De verwarring over geslachtskwesties grijpt om zich heen. Sommige mannen en vrouwen voelen zich aangetrokken tot hun eigen geslacht — een grote beproeving voor hen die Gods geboden willen gehoorzamen. Ouderling Dallin H. Oaks van het Quorum der Twaalf Apostelen heeft het volgende over deze kwestie gezegd: ‘[Satan] probeert het beginsel van de individuele verantwoordelijkheid te ondermijnen, hij wil ons overhalen om ons heilige voortplantingsvermogen verkeerd te gebruiken, hij ontmoedigt goede mannen en vrouwen om te trouwen en kinderen te krijgen, en brengt mensen in verwarring over wat het wil zeggen om man of vrouw te zijn. (…) Sommige gevoelens lijken ingeboren te zijn. Andere kunnen naar eerdere ervaringen in dit leven worden teruggevoerd. Weer andere lijken te ontstaan uit een ingewikkelde interactie tussen natuur en opvoeding. We hebben allemaal gevoelens waarvoor we niet gekozen hebben, maar het evangelie van Jezus Christus leert ons dat we nog steeds de macht hebben om onze gevoelens te weerstaan en zo nodig om te vormen, en dat we ervoor kunnen zorgen dat ze ons geen ongepaste gedachten laten koesteren of tot zondig gedrag voeren.’6

De beproevingen van dit sterfelijk leven zijn niet makkelijk, maar dat was ook niet de bedoeling. Echter, wat onze strijd ook is, we kunnen ons voor hulp en troost wenden tot goddelijke leerstellingen, de kracht van de verzoening en de Heilige Geest.

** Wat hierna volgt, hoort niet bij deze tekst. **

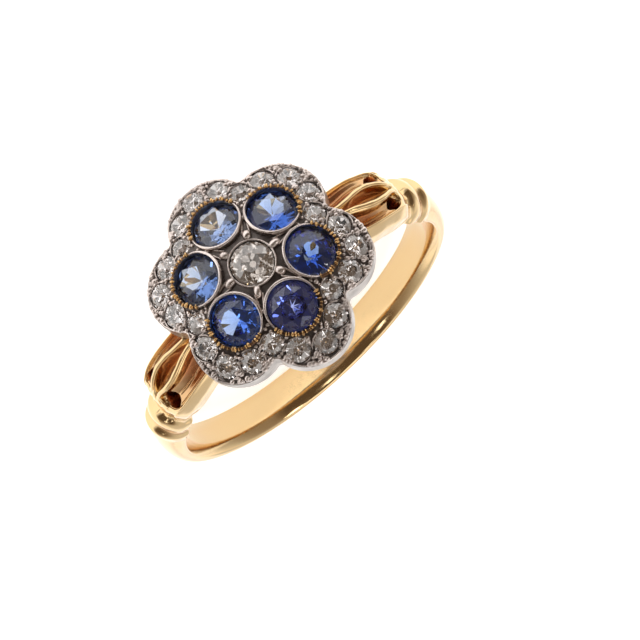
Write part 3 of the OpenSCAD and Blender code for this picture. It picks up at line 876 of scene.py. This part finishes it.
def set_stone(name, node, frame_, sink, spec, material, spin, tilt=(0.0, 0.0)):
    pts, faces = (single_cut if "n" in spec[1] else cut_stone)(*spec[0], **spec[1])
    a = math.radians(spin)
    turn = np.array([[math.cos(a), math.sin(a), 0], [-math.sin(a), math.cos(a), 0], [0, 0, 1]])
    pts = pts @ turn
    ax, ay = (math.radians(x) for x in tilt)
    rx = np.array([[1, 0, 0], [0, math.cos(ax), math.sin(ax)], [0, -math.sin(ax), math.cos(ax)]])
    ry = np.array([[math.cos(ay), 0, -math.sin(ay)], [0, 1, 0], [math.sin(ay), 0, math.cos(ay)]])
    pts = pts @ rx @ ry + np.array([0, 0, -sink])
    piece = add_piece(name, put(pts, frame_), faces, material, smooth=False)
    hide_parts(node)
    return piece


set_stone("centre_diamond_cut", "centre_diamond", dome_frame(0, 0), 0.08,
          ((CENTRE_D - 0.01, 0.46, 0.40, 0.05, 0.86, 0.16), {"wobble": 0.05, "seed": 3}), CENTRE_DIAMOND, 11.0)
SAP_TABLE = [0.56, 0.60, 0.52, 0.58, 0.54, 0.34]
for i in range(6):
    tab = SAP_TABLE[i]
    set_stone("sapphire_%d_cut" % (i + 1), "sapphire_%d" % (i + 1), dome_frame(30 + 60 * i, SAPPHIRE_POLAR), 0.13,
              ((SAPPHIRE_D - 0.01, tab, 0.34, 0.06, 0.86, 0.06 if tab > 0.4 else 0.12), {"wobble": 0.06, "seed": 20 + i, "lower": 0.7}),
              SAPPHIRE[i], float(rng.uniform(0, 45)), tuple(rng.uniform(-2, 2, 2)))
for k, (az, pol, d) in enumerate(stones):
    node = "border_diamond_%02d" % (k + 1)
    tab = float(rng.uniform(0.40, 0.54))
    set_stone(node + "_cut", node, dome_frame(az, pol), 0.05,
              ((d - 0.01, tab, float(rng.uniform(0.20, 0.25)), 0.035, float(rng.uniform(0.42, 0.47)), float(rng.uniform(0.04, 0.09))),
               {"wobble": 0.09, "seed": 100 + k, "n": (7, 8, 6, 8)[k % 4]}),
              DIAMOND, float(rng.uniform(0, 45)), tuple(rng.uniform(-2.5, 2.5, 2)))

# ---------------------------------------------------------------- floor and light
mat, nt, p = nodes_of("pale_floor")
p.inputs["Roughness"].default_value = 0.9
p.inputs["Specular IOR Level"].default_value = 0.1
p.inputs["Emission Color"].default_value = (1.0, 1.0, 1.0, 1.0)
where = nt.nodes.new("ShaderNodeTexCoord")
split = nt.nodes.new("ShaderNodeSeparateXYZ")
nt.links.new(where.outputs["Object"], split.inputs[0])
# painted shade: the floor greys out well in front of the ring, so the metal reflects a dark floor there
near = remap(nt, split.outputs["Y"], -0.050, -0.033, 0.12, 1.0, True)
# painted light: the floor glows to wash out the ring's shadow on it, most strongly near the ring, less far behind it
# and little far in front
glow = maths(nt, "MULTIPLY", near, remap(nt, split.outputs["Y"], 0.014, 0.042, 0.46, 0.32, True))
nt.links.new(glow, p.inputs["Emission Strength"])
paper = mix_colour(nt, remap(nt, noise(nt, 30.0, 2.0), 0.3, 0.7, 0.0, 1.0), (0.93, 0.93, 0.93, 1.0), (0.945, 0.945, 0.945, 1.0))
nt.links.new(mix_colour(nt, near, (0.42, 0.42, 0.42, 1.0), paper), p.inputs["Base Color"])
mesh = bpy.data.meshes.new("floor")
mesh.from_pydata([(-4, -4, 0), (4, -4, 0), (4, 4, 0), (-4, 4, 0)], [], [(0, 1, 2, 3)])
mesh.materials.append(mat)
floor = bpy.data.objects.new("floor", mesh)
bpy.context.scene.collection.objects.link(floor)

scene = bpy.context.scene
tent = bpy.data.worlds.new("tent")
tent.use_nodes = True
scene.world = tent
nt = tent.node_tree
nt.nodes.clear()
out = nt.nodes.new("ShaderNodeOutputWorld")
back = nt.nodes.new("ShaderNodeBackground")
tc = nt.nodes.new("ShaderNodeTexCoord")


def toward(direction, inner, outer_, value):
    """A patch of the tent round a direction: value inside, 0 outside; the angles are in degrees."""
    d = np.asarray(direction, float)
    d = d / np.linalg.norm(d)
    dot = nt.nodes.new("ShaderNodeVectorMath")
    dot.operation = "DOT_PRODUCT"
    nt.links.new(tc.outputs["Generated"], dot.inputs[0])
    dot.inputs[1].default_value = [float(x) for x in d]
    return remap(nt, dot.outputs["Value"], math.cos(math.radians(outer_)), math.cos(math.radians(inner)), 0.0, value, True)


cam_dir = world(CAM_AT)
cam_dir = cam_dir / np.linalg.norm(cam_dir)
level = 0.34
patches = [
    ((0.05, 1.0, 0.15), 45, 100, 0.42),
    (cam_dir, 47, 63, -0.22),
    ((0.05, 0.40, 1.0), 12, 30, 0.85),
    ((-0.75, 0.55, 0.45), 8, 24, 0.25),
    # small lamps that sparkle in the stones
    ((-0.38, -0.12, 0.92), 4, 7, 3.2),
    ((0.36, -0.30, 0.88), 3, 6, 3.2),
    ((0.10, 0.02, 1.0), 4, 7, 2.6),
    ((-0.15, -0.62, 0.78), 3, 5, 3.2),
]
value = None
for direction, a, b, amount in patches:
    piece_value = toward(direction, a, b, amount)
    value = piece_value if value is None else maths(nt, "ADD", value, piece_value)
# a brighter strip low down behind the ring
apart = nt.nodes.new("ShaderNodeSeparateXYZ")
nt.links.new(tc.outputs["Generated"], apart.inputs[0])
low_down = remap(nt, apart.outputs["Z"], 0.16, 0.34, 1.0, 0.0, True)
value = maths(nt, "ADD", value, maths(nt, "MULTIPLY", low_down, toward((0.15, 1.0, 0.1), 45, 72, 0.60)))
value = maths(nt, "MAXIMUM", maths(nt, "ADD", value, level), 0.03)
nt.links.new(value, back.inputs["Strength"])
warm = remap(nt, value, 0.12, 0.62, 1.0, 0.0, True)
nt.links.new(mix_colour(nt, warm, (1.0, 0.985, 0.965, 1.0), (1.0, 0.74, 0.53, 1.0)), back.inputs["Color"])
nt.links.new(back.outputs["Background"], out.inputs["Surface"])


def area(name, at, size, power, colour=(1, 1, 1), aim=(0, 0, 0.005)):
    light = bpy.data.lights.new(name, "AREA")
    light.shape = "RECTANGLE"
    light.size, light.size_y = size
    light.energy = power
    light.color = colour
    o = bpy.data.objects.new(name, light)
    scene.collection.objects.link(o)
    at, aim = np.array(at, float), np.array(aim, float)
    z = (at - aim) / np.linalg.norm(at - aim)
    x = np.cross([0, 0, 1.0], z)
    x = x / np.linalg.norm(x) if np.linalg.norm(x) > 1e-6 else np.array([1.0, 0, 0])
    y = np.cross(z, x)
    m = np.eye(4)
    m[:3, 0], m[:3, 1], m[:3, 2], m[:3, 3] = x, y, z, at
    o.matrix_world = Matrix(m.tolist())
    return o


area("key", (-0.22, -0.10, 0.30), (0.07, 0.05), 0.07, (1.0, 0.985, 0.96))
area("fill", (0.26, -0.20, 0.20), (0.05, 0.07), 0.035, (0.97, 0.985, 1.0))
# lights only the floor, without showing in the metal or the stones
front = area("front", (0.0, -0.26, 0.12), (0.24, 0.16), 0.90, (1.0, 0.995, 0.99))
front.visible_glossy = False
front.visible_transmission = False

scene.view_settings.view_transform = "Standard"
scene.view_settings.look = "None"
scene.view_settings.exposure = 0.0
scene.cycles.max_bounces = 24
scene.cycles.glossy_bounces = 10
scene.cycles.transmission_bounces = 20
scene.cycles.sample_clamp_indirect = 8.0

Wij kunnen eraan denken dat wij Gods zonen en dochters zijn, dat Hij ons naar zijn beeld heeft geschapen, en dat wij door zijn plan op het eeuwige leven worden voorbereid. Als wij zijn geboden gehoorzamen, zal Hij ons geen van de beloofde zegeningen onthouden.

Noten

  1. ‘Het gezin: een proclamatie aan de wereld’, Liahona, oktober 2004, p. 49.

  2. History of the Church, deel 6, p. 305.

  3. ‘Our Moral Environment’, Ensign, mei 1992, p. 67.

  4. ‘The Joy of Living the Great Plan of Happiness’, Ensign, november 1996, p. 73.

  5. ‘For Time and All Eternity’, Ensign, november 1993, p. 21.

  6. ‘Aantrekking tot hetzelfde geslacht’, De Ster, maart 1996, p. 16, 17.